Cluster detected over 20 worker deaths in the first
20 seconds of life, there is most likely
a serious issue with your server.

aborting.
brettkiefer commented 13 years ago

Reproduced on Ubuntu Linux and FreeBSD 8.2

tj commented 13 years ago

still an issue?
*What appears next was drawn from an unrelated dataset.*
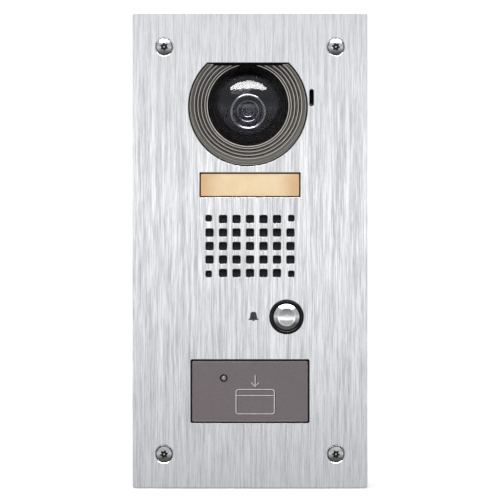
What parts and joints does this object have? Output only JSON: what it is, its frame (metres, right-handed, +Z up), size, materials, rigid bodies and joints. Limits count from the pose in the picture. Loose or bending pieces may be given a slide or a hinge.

I had this with the tests if I had old socket files laying around, but I'm pretty sure node unlink()s them first anyway

tj commented 13 years ago

oh my bad I think I know what it is

brettkiefer commented 13 years ago

Yes, I'm still seeing this in 0.6.7.

tj commented 13 years ago

the workers were trying to bind to the same client path due to a typo using the master's PID. Though that should be irrelevant now because I just removed the client socket all together it's not needed right now

brettkiefer commented 13 years ago

That does the trick for me.

brettkiefer commented 13 years ago

Actually, wait, when I install 0.6.8 clean and run 'node test.js' , I get this error:


Error in unix_dgram bind of test/cluster.51810.server.sock
Error: ENOENT, No such file or directory
    at dgram.js:125:19
  warning - kill(SIGKILL)
Error: ENOENT, No such file or directory
    at dgram.js:125:19
tj commented 13 years ago

ignore test.js, it should be npmignored, it's just a file I use to test arbitrary things, try make test (or just make)

brettkiefer commented 13 years ago

Ok. Yep, looks good in actual use. Thanks!